▶ **Objective**
Among the records that follow, find the line with "Continue the three.js" and the line with "return np.column_stack([r *". Set down those lines and all lines between them exactly, without adding anything.

▶ **Material provided**

═══

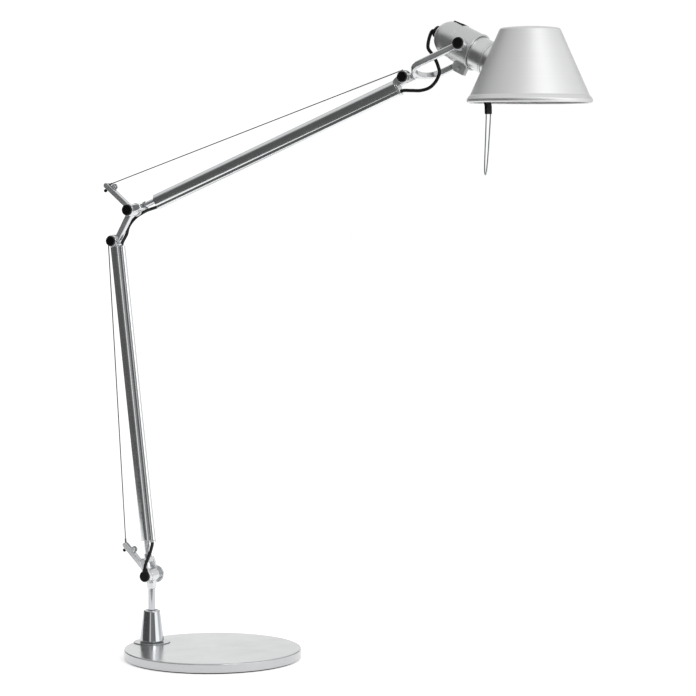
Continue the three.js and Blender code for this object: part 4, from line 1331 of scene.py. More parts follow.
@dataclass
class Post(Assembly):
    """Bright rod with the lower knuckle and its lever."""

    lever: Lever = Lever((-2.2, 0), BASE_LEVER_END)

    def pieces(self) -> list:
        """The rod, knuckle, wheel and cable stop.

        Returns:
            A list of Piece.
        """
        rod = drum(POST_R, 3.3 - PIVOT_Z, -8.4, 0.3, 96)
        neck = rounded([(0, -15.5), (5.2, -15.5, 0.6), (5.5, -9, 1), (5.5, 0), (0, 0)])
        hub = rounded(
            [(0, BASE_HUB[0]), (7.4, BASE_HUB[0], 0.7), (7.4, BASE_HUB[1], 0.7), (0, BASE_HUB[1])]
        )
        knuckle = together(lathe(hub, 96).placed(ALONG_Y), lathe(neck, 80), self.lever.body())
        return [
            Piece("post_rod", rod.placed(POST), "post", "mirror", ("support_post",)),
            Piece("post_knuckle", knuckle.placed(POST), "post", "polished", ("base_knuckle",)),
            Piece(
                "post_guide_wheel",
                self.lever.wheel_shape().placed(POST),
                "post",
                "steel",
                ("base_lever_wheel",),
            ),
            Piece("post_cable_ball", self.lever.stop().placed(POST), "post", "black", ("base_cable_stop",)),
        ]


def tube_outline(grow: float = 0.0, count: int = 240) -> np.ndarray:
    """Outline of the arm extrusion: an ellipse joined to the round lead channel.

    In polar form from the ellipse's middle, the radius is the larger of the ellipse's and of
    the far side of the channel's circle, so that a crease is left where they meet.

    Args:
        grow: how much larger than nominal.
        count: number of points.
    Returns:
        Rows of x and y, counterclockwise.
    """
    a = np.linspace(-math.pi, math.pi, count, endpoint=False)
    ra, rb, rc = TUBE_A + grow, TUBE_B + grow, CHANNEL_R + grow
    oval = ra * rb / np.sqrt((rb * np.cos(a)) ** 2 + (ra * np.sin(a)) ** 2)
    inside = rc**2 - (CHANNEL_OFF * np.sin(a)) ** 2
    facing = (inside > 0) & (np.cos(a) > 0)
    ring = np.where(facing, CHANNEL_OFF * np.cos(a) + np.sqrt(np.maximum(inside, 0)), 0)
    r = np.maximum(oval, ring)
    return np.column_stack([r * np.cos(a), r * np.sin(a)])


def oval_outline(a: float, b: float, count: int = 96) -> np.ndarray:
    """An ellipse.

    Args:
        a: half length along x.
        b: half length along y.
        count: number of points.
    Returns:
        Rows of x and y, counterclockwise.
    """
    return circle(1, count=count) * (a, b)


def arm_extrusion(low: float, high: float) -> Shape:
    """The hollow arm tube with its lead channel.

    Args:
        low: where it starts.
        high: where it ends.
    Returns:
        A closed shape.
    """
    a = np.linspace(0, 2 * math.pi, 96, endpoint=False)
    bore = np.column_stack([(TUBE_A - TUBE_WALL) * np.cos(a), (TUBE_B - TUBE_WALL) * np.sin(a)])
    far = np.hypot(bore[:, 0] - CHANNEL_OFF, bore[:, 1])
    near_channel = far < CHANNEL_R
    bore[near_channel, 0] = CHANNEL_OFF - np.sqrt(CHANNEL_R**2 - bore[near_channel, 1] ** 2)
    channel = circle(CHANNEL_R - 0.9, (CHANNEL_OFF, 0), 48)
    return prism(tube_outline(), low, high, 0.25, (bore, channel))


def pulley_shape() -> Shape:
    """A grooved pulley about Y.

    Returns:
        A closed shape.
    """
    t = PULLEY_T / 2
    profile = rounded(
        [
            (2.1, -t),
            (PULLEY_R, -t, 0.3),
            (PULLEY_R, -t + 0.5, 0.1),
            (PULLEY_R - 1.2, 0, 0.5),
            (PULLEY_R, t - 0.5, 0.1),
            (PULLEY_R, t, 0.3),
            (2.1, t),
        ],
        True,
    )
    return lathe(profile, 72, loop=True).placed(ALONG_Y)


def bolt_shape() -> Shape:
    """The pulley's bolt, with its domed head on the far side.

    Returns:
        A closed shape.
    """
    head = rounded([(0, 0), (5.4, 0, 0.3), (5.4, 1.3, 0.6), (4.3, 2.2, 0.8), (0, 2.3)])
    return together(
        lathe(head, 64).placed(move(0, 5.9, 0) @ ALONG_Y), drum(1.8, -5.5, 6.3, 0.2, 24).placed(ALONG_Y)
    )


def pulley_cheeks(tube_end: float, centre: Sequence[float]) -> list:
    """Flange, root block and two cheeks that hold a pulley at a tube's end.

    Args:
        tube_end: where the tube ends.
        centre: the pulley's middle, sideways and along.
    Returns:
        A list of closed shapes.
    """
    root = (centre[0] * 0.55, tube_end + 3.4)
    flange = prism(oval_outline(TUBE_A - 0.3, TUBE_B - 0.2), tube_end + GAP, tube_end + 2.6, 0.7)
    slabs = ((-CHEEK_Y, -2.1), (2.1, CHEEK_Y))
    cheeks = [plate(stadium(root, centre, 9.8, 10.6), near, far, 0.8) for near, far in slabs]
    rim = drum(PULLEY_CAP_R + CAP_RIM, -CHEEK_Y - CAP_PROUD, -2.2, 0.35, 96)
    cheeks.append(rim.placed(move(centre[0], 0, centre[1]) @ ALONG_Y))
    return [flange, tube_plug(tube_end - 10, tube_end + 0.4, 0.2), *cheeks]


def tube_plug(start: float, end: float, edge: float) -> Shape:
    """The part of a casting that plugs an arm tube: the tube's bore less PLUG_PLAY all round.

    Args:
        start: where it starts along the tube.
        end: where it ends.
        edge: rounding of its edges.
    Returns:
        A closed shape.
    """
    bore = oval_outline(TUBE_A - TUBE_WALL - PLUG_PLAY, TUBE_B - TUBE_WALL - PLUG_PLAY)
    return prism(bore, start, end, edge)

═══

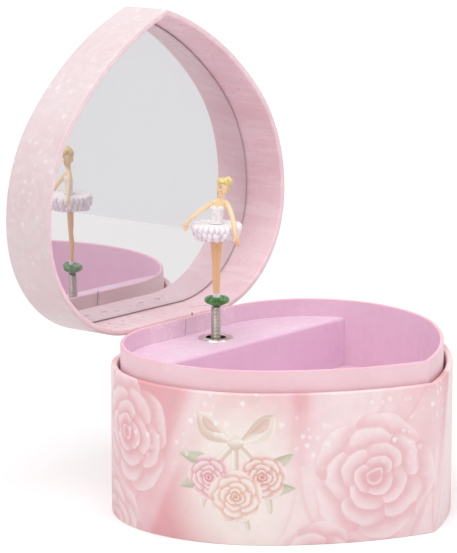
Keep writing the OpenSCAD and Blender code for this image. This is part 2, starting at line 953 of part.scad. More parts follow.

═══

▶ **Expected answer**
Continue the three.js and Blender code for this object: part 4, from line 1331 of scene.py. More parts follow.
@dataclass
class Post(Assembly):
    """Bright rod with the lower knuckle and its lever."""

    lever: Lever = Lever((-2.2, 0), BASE_LEVER_END)

    def pieces(self) -> list:
        """The rod, knuckle, wheel and cable stop.

        Returns:
            A list of Piece.
        """
        rod = drum(POST_R, 3.3 - PIVOT_Z, -8.4, 0.3, 96)
        neck = rounded([(0, -15.5), (5.2, -15.5, 0.6), (5.5, -9, 1), (5.5, 0), (0, 0)])
        hub = rounded(
            [(0, BASE_HUB[0]), (7.4, BASE_HUB[0], 0.7), (7.4, BASE_HUB[1], 0.7), (0, BASE_HUB[1])]
        )
        knuckle = together(lathe(hub, 96).placed(ALONG_Y), lathe(neck, 80), self.lever.body())
        return [
            Piece("post_rod", rod.placed(POST), "post", "mirror", ("support_post",)),
            Piece("post_knuckle", knuckle.placed(POST), "post", "polished", ("base_knuckle",)),
            Piece(
                "post_guide_wheel",
                self.lever.wheel_shape().placed(POST),
                "post",
                "steel",
                ("base_lever_wheel",),
            ),
            Piece("post_cable_ball", self.lever.stop().placed(POST), "post", "black", ("base_cable_stop",)),
        ]


def tube_outline(grow: float = 0.0, count: int = 240) -> np.ndarray:
    """Outline of the arm extrusion: an ellipse joined to the round lead channel.

    In polar form from the ellipse's middle, the radius is the larger of the ellipse's and of
    the far side of the channel's circle, so that a crease is left where they meet.

    Args:
        grow: how much larger than nominal.
        count: number of points.
    Returns:
        Rows of x and y, counterclockwise.
    """
    a = np.linspace(-math.pi, math.pi, count, endpoint=False)
    ra, rb, rc = TUBE_A + grow, TUBE_B + grow, CHANNEL_R + grow
    oval = ra * rb / np.sqrt((rb * np.cos(a)) ** 2 + (ra * np.sin(a)) ** 2)
    inside = rc**2 - (CHANNEL_OFF * np.sin(a)) ** 2
    facing = (inside > 0) & (np.cos(a) > 0)
    ring = np.where(facing, CHANNEL_OFF * np.cos(a) + np.sqrt(np.maximum(inside, 0)), 0)
    r = np.maximum(oval, ring)
    return np.column_stack([r * np.cos(a), r * np.sin(a)])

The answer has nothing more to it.